Un «sentiment de déclassement inter-générationnel» à mettre en perspective en fonction de la place occupée par les individus interrogés sur le marché du travail, mais aussi de leur âge. Ainsi, selon l'étude, les personnes de 60 ans et plus «ont une bien meilleure opinion de leur situation que de celle de leurs parents», a contrario de la majorité des 25-59 ans, qui estiment que leur situation s'est dégradée par rapport à leurs aïeux. Les moins de 25 ans, eux, seraient 44% à juger leur situation moins bonne, même si ce résultat recouvre plusieurs réalités : parmi eux, les jeunes actifs sont plus pessimistes que les étudiants (respectivement 51% contre 36% considèrent être déclassés).

Un constat à mettre en lien avec ce que l'étude nomme «un moment de désenchantement», depuis les années 1990 : l'insertion professionnelle. En cause, des «liens entre diplôme et salaire à l'entrée [qui] se sont distendus» : en gros, les personnes ayant fait de longues études (au moins niveau licence) se sentent «de fait déclassées», car «leurs attentes salariales ne correspondent pas à la rémunération effectivement obtenue». Et pour cause : entre 1995 et 2007, le salaire médian des diplômés niveau licence a baissé de 7,5%.

La crainte de basculer dans la pauvreté

Mais c’est la précarité sur le marché du travail qui reste, logiquement, le principal facteur d’explication du sentiment de déclassement. 67% des chômeurs ont l’impression que la situation de leurs parents étaient meilleure, contre 48% pour les personnes travaillant à temps plein. Celles exerçant à temps partiel ou en intermittent pensent également en majorité être déclassées (respectivement 55% et 61%). A noter que le niveau de vie des ménages est également un élément important : les 20% les plus aisés ont un risque de se sentir déclassé moindre de 13 points par rapport aux 20% les moins riches.
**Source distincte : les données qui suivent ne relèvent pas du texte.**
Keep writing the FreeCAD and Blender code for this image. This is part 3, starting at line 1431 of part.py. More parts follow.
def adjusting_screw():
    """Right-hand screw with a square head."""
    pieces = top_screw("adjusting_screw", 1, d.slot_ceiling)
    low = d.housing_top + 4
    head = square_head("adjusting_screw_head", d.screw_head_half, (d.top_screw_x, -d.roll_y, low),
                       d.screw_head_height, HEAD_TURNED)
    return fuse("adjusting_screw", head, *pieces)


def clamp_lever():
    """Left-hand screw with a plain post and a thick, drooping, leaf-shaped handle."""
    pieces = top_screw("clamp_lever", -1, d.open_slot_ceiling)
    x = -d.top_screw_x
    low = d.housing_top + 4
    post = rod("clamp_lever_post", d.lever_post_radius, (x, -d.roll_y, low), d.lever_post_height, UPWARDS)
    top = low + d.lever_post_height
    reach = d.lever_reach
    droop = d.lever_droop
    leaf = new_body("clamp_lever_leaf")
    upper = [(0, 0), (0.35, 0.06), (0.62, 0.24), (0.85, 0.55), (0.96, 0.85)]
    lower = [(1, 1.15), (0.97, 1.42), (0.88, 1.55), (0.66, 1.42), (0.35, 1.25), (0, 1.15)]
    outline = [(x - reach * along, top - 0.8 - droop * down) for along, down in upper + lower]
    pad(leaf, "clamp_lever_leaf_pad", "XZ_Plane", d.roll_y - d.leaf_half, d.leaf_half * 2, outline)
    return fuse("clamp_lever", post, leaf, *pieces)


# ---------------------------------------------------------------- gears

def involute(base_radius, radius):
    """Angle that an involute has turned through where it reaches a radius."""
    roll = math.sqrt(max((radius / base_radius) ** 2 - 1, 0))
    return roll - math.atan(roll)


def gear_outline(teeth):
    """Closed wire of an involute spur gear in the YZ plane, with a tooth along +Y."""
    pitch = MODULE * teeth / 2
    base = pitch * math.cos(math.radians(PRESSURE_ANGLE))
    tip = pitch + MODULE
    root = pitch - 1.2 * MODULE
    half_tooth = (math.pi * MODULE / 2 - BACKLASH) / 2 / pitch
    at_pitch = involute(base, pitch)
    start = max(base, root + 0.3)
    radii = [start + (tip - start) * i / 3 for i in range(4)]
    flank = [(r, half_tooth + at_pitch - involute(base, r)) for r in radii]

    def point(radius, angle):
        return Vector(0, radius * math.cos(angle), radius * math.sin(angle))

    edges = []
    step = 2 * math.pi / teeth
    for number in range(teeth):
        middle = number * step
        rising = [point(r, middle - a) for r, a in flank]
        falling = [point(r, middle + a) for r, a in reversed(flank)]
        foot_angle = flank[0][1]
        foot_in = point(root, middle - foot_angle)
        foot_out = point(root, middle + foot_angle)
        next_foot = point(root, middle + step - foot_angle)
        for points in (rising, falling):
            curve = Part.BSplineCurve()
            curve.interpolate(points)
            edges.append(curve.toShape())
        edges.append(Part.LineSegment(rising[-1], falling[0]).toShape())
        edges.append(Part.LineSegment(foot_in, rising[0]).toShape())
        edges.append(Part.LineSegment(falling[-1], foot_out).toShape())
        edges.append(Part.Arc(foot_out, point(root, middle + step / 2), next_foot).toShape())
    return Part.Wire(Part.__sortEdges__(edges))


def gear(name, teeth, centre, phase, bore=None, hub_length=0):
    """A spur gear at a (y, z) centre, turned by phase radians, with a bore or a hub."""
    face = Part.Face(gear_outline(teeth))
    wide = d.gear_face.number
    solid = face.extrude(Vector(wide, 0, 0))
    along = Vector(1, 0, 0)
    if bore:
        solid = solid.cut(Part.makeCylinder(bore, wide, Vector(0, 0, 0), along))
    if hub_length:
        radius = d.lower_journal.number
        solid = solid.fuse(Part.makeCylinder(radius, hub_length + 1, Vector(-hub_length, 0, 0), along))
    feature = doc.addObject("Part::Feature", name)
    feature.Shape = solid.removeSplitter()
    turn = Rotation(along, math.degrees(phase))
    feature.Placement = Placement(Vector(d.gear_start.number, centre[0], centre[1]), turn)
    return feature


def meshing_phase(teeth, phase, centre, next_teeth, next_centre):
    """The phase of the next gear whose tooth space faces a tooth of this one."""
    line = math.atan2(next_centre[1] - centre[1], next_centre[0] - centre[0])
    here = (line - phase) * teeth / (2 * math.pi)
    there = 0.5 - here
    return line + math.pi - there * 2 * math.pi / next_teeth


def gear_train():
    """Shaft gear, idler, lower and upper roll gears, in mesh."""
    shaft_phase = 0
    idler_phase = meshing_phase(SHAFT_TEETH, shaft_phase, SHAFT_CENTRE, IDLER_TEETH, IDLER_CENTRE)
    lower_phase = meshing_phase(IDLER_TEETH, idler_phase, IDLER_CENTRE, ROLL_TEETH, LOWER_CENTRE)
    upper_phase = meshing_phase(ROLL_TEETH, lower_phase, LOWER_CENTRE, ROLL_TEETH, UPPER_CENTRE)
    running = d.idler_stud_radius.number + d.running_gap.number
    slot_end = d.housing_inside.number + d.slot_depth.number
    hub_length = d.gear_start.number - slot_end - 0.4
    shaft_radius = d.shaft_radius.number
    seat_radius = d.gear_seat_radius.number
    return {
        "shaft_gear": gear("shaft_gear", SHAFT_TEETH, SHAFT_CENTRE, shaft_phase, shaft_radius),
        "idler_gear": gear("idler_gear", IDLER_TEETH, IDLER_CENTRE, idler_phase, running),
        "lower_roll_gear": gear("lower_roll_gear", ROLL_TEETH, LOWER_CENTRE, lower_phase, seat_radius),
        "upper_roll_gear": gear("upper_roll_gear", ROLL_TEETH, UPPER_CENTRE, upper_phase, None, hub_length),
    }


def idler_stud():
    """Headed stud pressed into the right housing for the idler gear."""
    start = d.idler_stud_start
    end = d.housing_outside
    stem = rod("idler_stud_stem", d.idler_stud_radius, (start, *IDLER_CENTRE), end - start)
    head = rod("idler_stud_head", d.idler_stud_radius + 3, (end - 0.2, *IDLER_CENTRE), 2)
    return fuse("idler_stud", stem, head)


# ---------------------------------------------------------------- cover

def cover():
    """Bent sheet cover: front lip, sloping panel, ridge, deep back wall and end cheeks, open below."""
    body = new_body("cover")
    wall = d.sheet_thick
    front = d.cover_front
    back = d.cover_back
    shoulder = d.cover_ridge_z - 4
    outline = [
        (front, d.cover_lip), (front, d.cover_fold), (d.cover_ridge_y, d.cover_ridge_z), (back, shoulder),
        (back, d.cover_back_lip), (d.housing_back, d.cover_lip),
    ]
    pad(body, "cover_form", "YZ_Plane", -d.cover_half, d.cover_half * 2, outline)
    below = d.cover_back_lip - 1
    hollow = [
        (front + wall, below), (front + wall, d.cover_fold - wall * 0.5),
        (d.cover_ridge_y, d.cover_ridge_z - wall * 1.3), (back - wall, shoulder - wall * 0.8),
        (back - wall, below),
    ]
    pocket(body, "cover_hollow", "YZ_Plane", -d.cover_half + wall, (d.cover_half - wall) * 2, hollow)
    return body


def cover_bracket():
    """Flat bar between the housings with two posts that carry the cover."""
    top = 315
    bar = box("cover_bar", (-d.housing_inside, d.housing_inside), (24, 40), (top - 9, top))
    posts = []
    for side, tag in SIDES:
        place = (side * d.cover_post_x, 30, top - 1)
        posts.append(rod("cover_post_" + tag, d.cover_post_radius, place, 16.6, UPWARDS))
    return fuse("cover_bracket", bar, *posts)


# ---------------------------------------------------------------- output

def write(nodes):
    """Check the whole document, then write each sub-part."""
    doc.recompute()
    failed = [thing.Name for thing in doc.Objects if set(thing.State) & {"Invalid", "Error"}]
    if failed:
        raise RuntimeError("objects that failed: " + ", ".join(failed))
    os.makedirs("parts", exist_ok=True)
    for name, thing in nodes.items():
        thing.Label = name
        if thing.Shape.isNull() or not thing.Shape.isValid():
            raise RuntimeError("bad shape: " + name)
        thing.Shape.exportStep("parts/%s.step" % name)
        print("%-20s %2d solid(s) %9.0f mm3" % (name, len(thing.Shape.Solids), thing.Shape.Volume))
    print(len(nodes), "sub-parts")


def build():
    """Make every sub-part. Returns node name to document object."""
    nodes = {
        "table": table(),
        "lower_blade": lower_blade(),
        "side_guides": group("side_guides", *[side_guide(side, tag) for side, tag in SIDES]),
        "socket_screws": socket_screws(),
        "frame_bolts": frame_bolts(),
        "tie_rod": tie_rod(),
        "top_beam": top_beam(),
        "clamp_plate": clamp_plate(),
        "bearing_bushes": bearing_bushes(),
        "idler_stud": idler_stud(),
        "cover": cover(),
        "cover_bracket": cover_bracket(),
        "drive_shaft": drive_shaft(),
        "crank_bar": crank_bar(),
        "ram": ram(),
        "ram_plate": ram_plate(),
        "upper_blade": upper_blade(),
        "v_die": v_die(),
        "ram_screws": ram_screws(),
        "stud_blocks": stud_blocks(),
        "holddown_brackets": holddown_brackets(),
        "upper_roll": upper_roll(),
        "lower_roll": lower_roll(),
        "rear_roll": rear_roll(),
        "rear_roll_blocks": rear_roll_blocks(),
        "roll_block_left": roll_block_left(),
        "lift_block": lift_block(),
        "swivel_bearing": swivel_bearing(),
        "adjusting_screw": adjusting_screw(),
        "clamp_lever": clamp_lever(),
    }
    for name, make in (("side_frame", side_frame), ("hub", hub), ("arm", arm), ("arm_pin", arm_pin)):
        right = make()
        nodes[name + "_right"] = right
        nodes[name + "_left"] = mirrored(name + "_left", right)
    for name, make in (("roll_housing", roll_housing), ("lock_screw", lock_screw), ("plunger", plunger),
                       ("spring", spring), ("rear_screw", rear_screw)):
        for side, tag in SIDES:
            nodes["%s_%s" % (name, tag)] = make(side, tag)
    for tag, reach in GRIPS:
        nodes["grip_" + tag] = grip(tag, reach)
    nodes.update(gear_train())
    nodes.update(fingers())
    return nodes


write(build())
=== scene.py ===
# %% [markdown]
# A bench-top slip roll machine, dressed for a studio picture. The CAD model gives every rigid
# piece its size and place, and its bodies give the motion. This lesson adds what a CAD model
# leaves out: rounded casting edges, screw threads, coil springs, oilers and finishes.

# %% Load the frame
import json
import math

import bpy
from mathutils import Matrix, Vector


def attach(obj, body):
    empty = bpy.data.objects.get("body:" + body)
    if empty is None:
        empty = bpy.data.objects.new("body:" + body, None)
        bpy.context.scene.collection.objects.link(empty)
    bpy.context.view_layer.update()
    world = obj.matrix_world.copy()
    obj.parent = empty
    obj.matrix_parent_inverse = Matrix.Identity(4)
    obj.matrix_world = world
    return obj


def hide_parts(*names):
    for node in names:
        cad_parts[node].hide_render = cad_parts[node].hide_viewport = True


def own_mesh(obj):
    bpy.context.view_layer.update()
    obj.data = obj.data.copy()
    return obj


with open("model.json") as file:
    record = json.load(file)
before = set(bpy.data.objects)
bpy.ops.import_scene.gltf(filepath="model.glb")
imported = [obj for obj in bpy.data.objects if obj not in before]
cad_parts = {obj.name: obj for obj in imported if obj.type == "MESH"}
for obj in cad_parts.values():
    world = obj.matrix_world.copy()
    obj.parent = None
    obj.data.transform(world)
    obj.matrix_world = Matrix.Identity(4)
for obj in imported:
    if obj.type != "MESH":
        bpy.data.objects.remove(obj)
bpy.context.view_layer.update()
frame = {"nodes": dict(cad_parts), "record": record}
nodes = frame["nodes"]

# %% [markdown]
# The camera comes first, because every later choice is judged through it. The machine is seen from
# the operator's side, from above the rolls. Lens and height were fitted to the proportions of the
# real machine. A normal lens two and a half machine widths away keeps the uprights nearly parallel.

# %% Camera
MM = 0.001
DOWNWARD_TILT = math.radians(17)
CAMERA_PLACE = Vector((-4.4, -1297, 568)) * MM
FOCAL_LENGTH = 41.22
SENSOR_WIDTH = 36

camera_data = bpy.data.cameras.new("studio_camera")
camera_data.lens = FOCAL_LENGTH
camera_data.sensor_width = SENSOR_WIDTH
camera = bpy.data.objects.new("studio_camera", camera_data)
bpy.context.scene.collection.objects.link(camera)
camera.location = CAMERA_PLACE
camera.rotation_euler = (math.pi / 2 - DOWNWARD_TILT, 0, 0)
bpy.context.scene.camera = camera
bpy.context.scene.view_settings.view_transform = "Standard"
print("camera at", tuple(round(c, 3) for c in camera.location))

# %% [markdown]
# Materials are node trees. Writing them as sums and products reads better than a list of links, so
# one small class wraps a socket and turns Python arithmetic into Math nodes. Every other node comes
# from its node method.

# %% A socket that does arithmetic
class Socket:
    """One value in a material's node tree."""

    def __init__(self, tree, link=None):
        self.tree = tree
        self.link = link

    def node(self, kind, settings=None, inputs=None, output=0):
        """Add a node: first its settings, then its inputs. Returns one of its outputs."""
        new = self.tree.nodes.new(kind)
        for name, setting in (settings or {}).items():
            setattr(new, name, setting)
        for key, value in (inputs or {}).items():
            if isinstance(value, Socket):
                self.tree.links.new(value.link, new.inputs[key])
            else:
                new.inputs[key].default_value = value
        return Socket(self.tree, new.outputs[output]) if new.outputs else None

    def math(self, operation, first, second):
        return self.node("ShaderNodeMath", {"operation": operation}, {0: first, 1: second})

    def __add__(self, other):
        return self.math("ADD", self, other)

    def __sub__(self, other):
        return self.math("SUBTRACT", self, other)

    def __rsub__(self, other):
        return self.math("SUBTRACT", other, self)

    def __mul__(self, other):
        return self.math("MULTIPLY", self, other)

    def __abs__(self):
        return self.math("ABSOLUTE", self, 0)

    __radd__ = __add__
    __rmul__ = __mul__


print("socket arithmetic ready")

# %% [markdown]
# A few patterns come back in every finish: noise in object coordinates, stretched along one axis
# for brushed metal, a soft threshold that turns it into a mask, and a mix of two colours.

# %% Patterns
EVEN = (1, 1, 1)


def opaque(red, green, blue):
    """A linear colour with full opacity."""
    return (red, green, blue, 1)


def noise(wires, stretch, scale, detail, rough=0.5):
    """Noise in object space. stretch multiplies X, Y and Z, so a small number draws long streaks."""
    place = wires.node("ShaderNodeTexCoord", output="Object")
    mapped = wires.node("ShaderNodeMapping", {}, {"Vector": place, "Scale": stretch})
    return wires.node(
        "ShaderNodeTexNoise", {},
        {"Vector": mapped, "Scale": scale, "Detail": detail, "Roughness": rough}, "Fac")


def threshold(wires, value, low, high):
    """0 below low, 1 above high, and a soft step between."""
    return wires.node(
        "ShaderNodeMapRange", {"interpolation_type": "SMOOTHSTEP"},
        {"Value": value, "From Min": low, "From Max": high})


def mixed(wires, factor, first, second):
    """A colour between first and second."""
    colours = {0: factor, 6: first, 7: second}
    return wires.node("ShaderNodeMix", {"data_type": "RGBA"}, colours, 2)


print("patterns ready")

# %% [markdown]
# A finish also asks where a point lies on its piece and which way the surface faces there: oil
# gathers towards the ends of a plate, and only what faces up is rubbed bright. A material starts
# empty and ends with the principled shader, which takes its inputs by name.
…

Autre conclusion de ce baromètre : 45% des Français qui pensent que leur situation est moins bonne que celle de leurs parents craignent de basculer dans la pauvreté au cours des cinq prochaines années. C’est seulement le cas de 28% des personnes estimant que la situation de leurs parents étaient moins bonne ou identique à la leur.

Les gens qui se sentent déclassés et les optimistes sont toutefois d'accord sur un point : les trois-quarts de chaque groupe considèrent que la méritocratie à la française ne fonctionne pas, et que la société est «plutôt injuste».